The most surreal moment of that whole trip was me on my little starter Android phone (I've upgraded since then) using a blue tooth keyboard and a very crappy 3G connection to try and help a friend, at 1am, brainstorm a paper about Emily Dickinson while in a cramped little train bed heading through a very dark South and North Carolina. Ah, the future is here.

The most significant event of the year, and one I have not talked about much, was I started therapy back in August (well, September before I started it properly, but August was the first initial visits). Towards the end of July, and the start of August, I finally dealt head on with some (or all) of the issues related to my younger brother's 2014 death. It is a little more complicated than that. Just the act of getting back into writing (for the first time since 2013-2014) meant I had to spend several hours a day dealing with emotions, plotting, things of that sort. That dredged up some stuff. I started hanging out with people for the first time in a bit, which most of my friends probably note since I had been scarce for several months (and even around October 2014's The Stars are Right, I was in such an obvious-in-retrospect funk that I'm sure someone had to notice). Around the end of July, start of August, I hit what I would call a manic couple of weeks. Afterwards, I was tired and drained like I have never been before in my life. I made essentially two blog posts hinting at it, one about an I Ching casting, and and one where I gave advice to my younger self. You would have to read between the lines to see me talking about my exhaustion, there. Well, maybe not in the I Ching post, but there you go.

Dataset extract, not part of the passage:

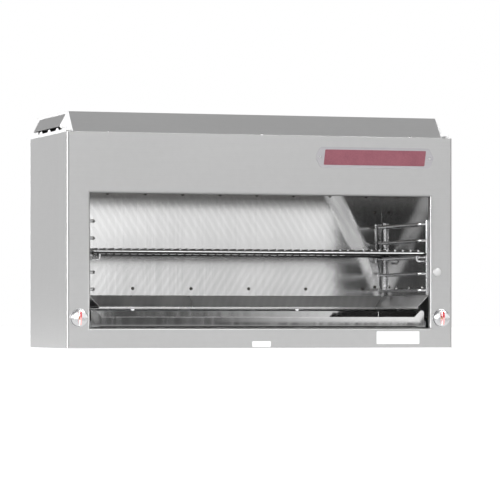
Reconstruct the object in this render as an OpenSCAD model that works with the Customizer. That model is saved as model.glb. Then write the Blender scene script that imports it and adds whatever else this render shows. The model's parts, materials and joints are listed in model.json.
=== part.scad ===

Therapy has gone well. I have not had to get on any anti-depressants. I have started talking about grief vs guilt vs trying to avoid emotions. The last couple of sessions have been mostly about self-identifying behaviors, but it is obviously winding down. I have a couple of more sessions scheduled, and then probably a couple of more sessions past that, but I think that will be it. I've fixed a lot about myself this past few months, mostly in the sense that I have done quite a few personal inventories where I have at least acknowledge bad habits and built up a few good ones in their place. I will not pretend like I am magically fixed for the duration, but I have a much better vocabulary for dealing with things.

Since my manic weeks followed by exhausted weeks, though, a lot of things have derailed. I have not read very much. I have not watched many movies. I have not played many games. I have had a few projects in the fire, but the heat has not gotten very loud. One of the sadder losses was that the writings I had worked pretty hard to get ready to go took a backseat to just trying to feel ok about the day. All of these things I need to work better at getting back. I lost enough weight that people began to notice. I need to take advantage of this and keep up some of the healthier habits while not doing it for the wrong reason.

My brain rewiring about that time is partially why the year is so fuzzy, why time has dilated for me, days have become weeks. Weeks have become months. Months have become...some indefinite period of time longer than a month. It is not all bad. When people tell me things like, "The year has just flown by!," I get to experience time at a slower rate than most. As a person in my late 30s, when years tend to rush together, it has actually been nice to just experience one, experience it fully, even if it was not the best year of my life.

In this light, my resolutions are simple. I had none for 2015. I had only a few scant ones for 2014. I had way too many for 2013. I'd like to start with basics. Here you go...

Goodbye 2015. You were an arbitrary measurement of time that began ok, went poorly, but ended ok. I doubt I'll forget you, but you made me better.